As you can see, the percentage of indicators in recession is about 11%. Net percentage of indicators decelerating is about 70%. In rate of change terms, this economy is doing just as bad as the economy in late 2015-early 2016 when there was almost a recession. However, very few indicators show we’re in a recession.

The economy’s growth is falling, but there’s still no evidence of a recession. It seems like this slowdown has lasted a while because I have been talking about for almost a year. However, I discovered it before the stock market reacted to it. 

On the other hand, the stock market has apparently discovered this slowdown will end before any signs of growth turn up. I’m still waiting for those signs. If growth keeps falling, we could see stocks reverse. I don’t think there will be a recession this year. But each weak report slightly increases the odds of one occurring.

Jobless Claims - Dallas Fed Shows Slight Improvement

While the manufacturing sector has been weak, it’s not a surprise to see the Dallas Fed’s manufacturing production index improve in March because oil prices are up. Gas prices are up 43 straight days which is the longest streak since 2011. Production index improved from 10.1 to 11.5 and the general activity index fell from 13.1 to 8.3 which slightly missed estimates for 9.8. 

On the negative side, the new orders index fell from 6.9 to 2.4. Capex index fell 6.6 points to 12.1. Finally, the outlook index fell from 14.2 to 6 and the outlook uncertainty index fell from 4.1 to 3.4. That means uncertainty increased at a lower rate.
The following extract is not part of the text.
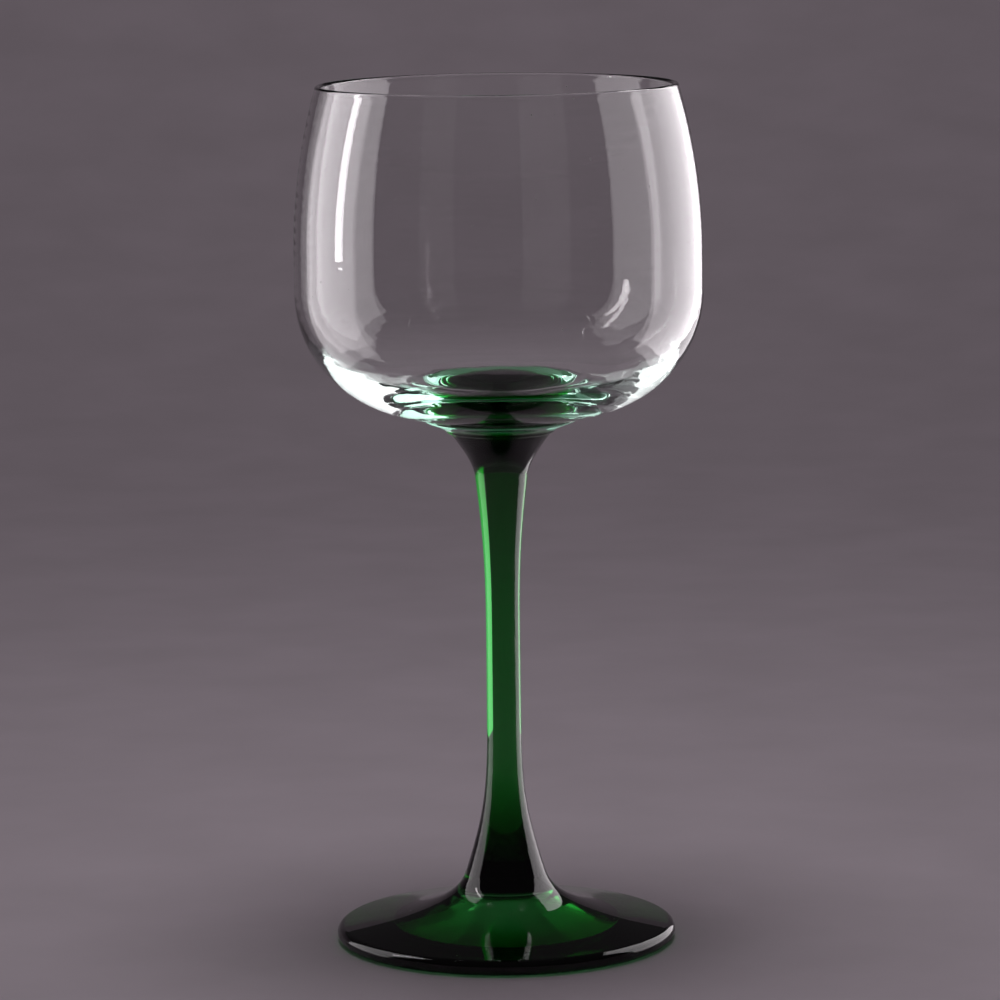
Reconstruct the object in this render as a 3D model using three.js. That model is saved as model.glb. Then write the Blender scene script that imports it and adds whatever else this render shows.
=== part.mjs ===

Even with some of these slightly weak numbers, I consider this a solid report. Many other index’s such as the Markit PMI show manufacturing is very close to contracting.

In the category measuring 6 month expectations, the production index increased 7 points and the growth rate of new orders index was up 1.8 to 32.6. New orders fell 1.4 to 43.5, but capex increased 12 points to 36.2. Finally, the outlook fell 9.2 points to 17.5. General activity index rose 2 to 19.7. 

Let’s look at a few quotes to see the details of this report. Not all the regional Fed reports include quotes unfortunately, but this one does so it is valuable.

A transportation and equipment firm stated, “Spring is our busiest time. However, this year seems exceptionally strong and we are hiring to keep up with demand.” Obviously, this is only one firm in Texas, but this shows you the doom and gloom promoted by the bears is out of place. Secondly, a non-metallic mineral product firm stated, “The Federal Reserve’s recent change toward a more dovish policy stance is appropriate and will support housing and our business.” 

Jobless Claims - It’s no surprise that dovishness is impacting the economy positively

But I am surprised that a mineral product firm mentioned it. The quotes in general suggest international markets are weak, the labor market is tight, and tax reform is still helping the economy

I will be reviewing the Richmond Fed and Kansas City Fed reports in a following article to get you set for the March manufacturing ISM report which will be released on April 1st. The PMI was 54.2 in February which is relatively solid versus the Markit reading.

Jobless Claims - Conclusion

Bearishness is popular as fund managers have a high cash hoard. However, few indicators are recessionary. The jobless claims indicate the labor market is strong as the February BLS reading was likely a blip. Even manufacturing, which is the weakest part of the economy, only shows growth is slowing. 

That’s nothing compared to the sharp contraction last cycle. The ECRI leading index showed weaker yearly growth at the start of the year than at any point prior to or during the last slowdown. That means this slowdown might get worse before it gets better.